Un apprentissage long et fastidieux
Au-delà même de son genre, Session : Skate Sim est passionnant pour les choix de gamplay opérés par Crea-ture. Certains sont un peu maladroits, comme cette caméra trop au cœur de l’action (on peut l’éloigner, mais on sent bien que le studio a pensé le tout avec la vue rapprochée), ou le manque d’informations plus précises sur certaines missions compliquées. Mais à chaque fois, le fan de jeu vidéo se dit que le travail des développeurs fut une sacrée aventure. Par exemple, ça n’a l’air de rien mais la configuration des touches est exemplaire, tout en étant d’un grand courage. Pour accélérer, ce sera Croix, tourner se fait avec les gâchettes. Les figures se rapprochent donc des sticks, avec des combinaisons qui mettront beaucoup de temps à se digérer. C’est d’ailleurs un vrai avertissement : le soft va vous demander des heures de dure adaptation. Cette première quinzaine (oui, c’est long) sera le grand juge pour beaucoup, car c’est une fois ce stade dépassé que l’on commence à vraiment s’amuser en plaçant un simple kickflip, ou en maitrisant le moteur physique se voulant réaliste (parfois tout de même un peu aléatoire).
Session : Skate Sim organise le reste de son contenu sur cette philosophie jusqu’au-boutiste : les lieux sont ouverts, réels, soumis à un cycle jour / nuit, et même reproduits à l’échelle 1:1. Les purs passionnés reconnaitront donc le moindre bout de trottoir des différents endroits à arpenter, comme Black Hubbas (situé à New-York) ou China Banks (San Francisco). Comme vous l’imaginez, en terme de level design c’est carrément bluffant, et l’on comprend l’engouement des amateurs de ce sport pour ces spots bourrés d’endroits où placer un heelflip, et de marches à affronter dignement (ou pas). En mode campagne, il sera question d’y enchainer des missions dans le but d’amasser de l’argent. Un pactole servant avant tout à débloquer du gros matos de marques officielles, dans des skates shops. On y retrouve pas moins de deux cents articles pour bien personnaliser notre avatar, avec par exemple du Fallen Zero, No-Compty ou encore Antilanta. D’ailleurs, sachez que seize skaters pros sont modélisés. Voici la liste, car je sais que certains sont particulièrement attentifs au casting.
- Annie Guglia
- Antiferg
- Beagle
- Billy Marks
- Daewon Song
- Dane Burman
- Donovan Strain
- Jahmir Brown
- Louie Barletta
- Manny Santiago
- Mark Appleyard
- Nora Vasconsellos
- Ribsman
- Ryan Thompson
- Samarria Brevard
- Torey Pudwill
Mais, ensuite, beaucoup de plaisir
Aussi, on peut évidemment customiser la planche, avec deux-cent-cinquante pièces disponibles, là encore de marques officielles comme GrindKing ou Thankyou. C’est d’ailleurs une manière d’influencer sur la qualité du skate. Pas d’expérience, pas de côté RPG. Session : Skate Sim ne propose pas de système de points. Encore une fois, il faut appuyer sur l’aspect simulation de ce titre : seule l’envie de sortir la meilleure figure, le meilleur enchainement, doit vous motiver. Et vous savez ce qu’on dit : si ce n’est pas sur bande, alors ça n’existe pas. Il faut donc garder une trace de vos exploits, et pour ce faire le soft propose un outil vidéo étonnamment complet. On peut tout garder, faire son propre montage, appliquer des filtres, opter pour différentes vues dont un fisheye, puis partager l’œuvre. On a même une option aussi surprenante que plaisante, le Filmer mode. Il s’agit de revivre une phase que l’on estime bien classe, mais dans le rôle du caméraman. Vraiment excellent.

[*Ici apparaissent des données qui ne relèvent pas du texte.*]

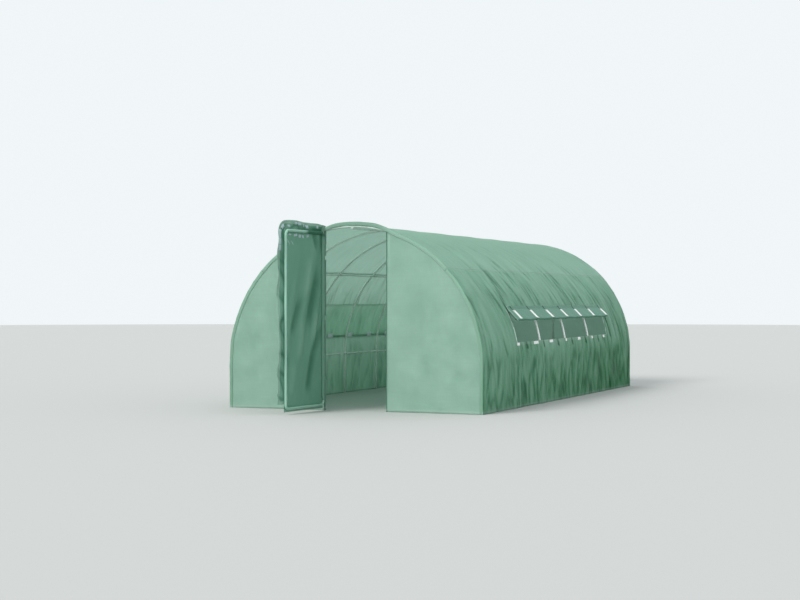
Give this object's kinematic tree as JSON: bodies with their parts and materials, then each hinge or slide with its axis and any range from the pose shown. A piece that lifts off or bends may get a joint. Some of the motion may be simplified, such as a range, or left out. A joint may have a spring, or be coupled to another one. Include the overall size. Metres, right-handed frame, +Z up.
{
  "type": "polytunnel greenhouse",
  "caption": "Walk-in polytunnel greenhouse: tube hoops and purlins under a green sheet, with a hinged door leaf and long side windows.",
  "frame": {"origin": "on the ground, in the middle of the footprint with the door leaf standing open", "axes": "+X to the right seen from the doorway, +Y along the tunnel to the rear, +Z up"},
  "size_m": [3, 6.8822, 2],
  "materials": {
    "frame_tube": "pale grey-green coated steel tube",
    "clip_steel": "zinc-plated strap",
    "wall_cover": "pale green woven sheet",
    "roof_sheet": "green woven sheet with a fine grid",
    "door_sheet": "green woven sheet, slack",
    "white_tape": "white hook-and-loop tape"
  },
  "bodies": {
    "tunnel": {"hoop_1": "frame_tube", "hoop_2": "frame_tube", "hoop_3": "frame_tube", "hoop_4": "frame_tube", "hoop_5": "frame_tube", "hoop_6": "frame_tube", "hoop_7": "frame_tube", "ridge_purlin": "frame_tube", "shoulder_purlin_right": "frame_tube", "shoulder_purlin_left": "frame_tube", "side_purlin_right": "frame_tube", "side_purlin_left": "frame_tube", "front_post_left": "frame_tube", "front_post_right": "frame_tube", "rear_post_left": "frame_tube", "rear_post_right": "frame_tube", "hinge_clip_low": "clip_steel", "hinge_clip_middle": "clip_steel", "hinge_clip_top": "clip_steel", "front_wall_left": "wall_cover", "front_wall_right": "wall_cover", "rear_wall": "wall_cover", "roof_cover": "roof_sheet", "shoulder_cover_right": "roof_sheet", "shoulder_cover_left": "roof_sheet", "side_cover_right": "roof_sheet", "side_cover_left": "roof_sheet", "window_end_front_right": "roof_sheet", "window_end_front_left": "roof_sheet", "window_end_rear_right": "roof_sheet", "window_end_rear_left": "roof_sheet", "window_flap_right": "roof_sheet", "window_flap_left": "roof_sheet", "window_tabs_right": "white_tape", "window_tabs_left": "white_tape", "window_strips": "white_tape"},
    "door": {"door_frame": "frame_tube", "door_panel": "door_sheet", "door_side_flap": "door_sheet", "door_top_flap": "door_sheet", "door_tapes": "white_tape"}
  },
  "joints": [
    {"name": "door_hinge", "type": "hinge", "parent": "tunnel", "child": "door", "pos_m": [-0.3295, -2.58295, 0], "axis": [0, 0, 1], "range_deg": [-75, 95]}
  ]
}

Côté durée de vie, Session : Skate Sim propose un gros contenu, avec des quêtes principales (une cinquantaine), mais aussi des secondaires et d’autres à effectuer en duo (plus de cent cinquante, au total). Pour tout voir, il va déjà vous falloir du temps. Mais les passionnés ne s’arrêteront pas à là, et reviendront souvent et longtemps sur le soft, à la seule condition d’avoir digéré ce début d’expérience vraiment ardu. Techniquement, le résultat se tient plutôt bien, même si les textures peuvent parfois un peu baver, et quelques bugs d’affichage ou de collision se rencontrent ici ou là. Mais le vrai reproche se situe au niveau de la vie dans les lieux parcourus : c’est vide, ça manque clairement d’animations. La musique, clairement orientée pop/rock, est un point fort du titre, c’est tout à fait à-propos, et style 90’s. La meilleure époque, donc.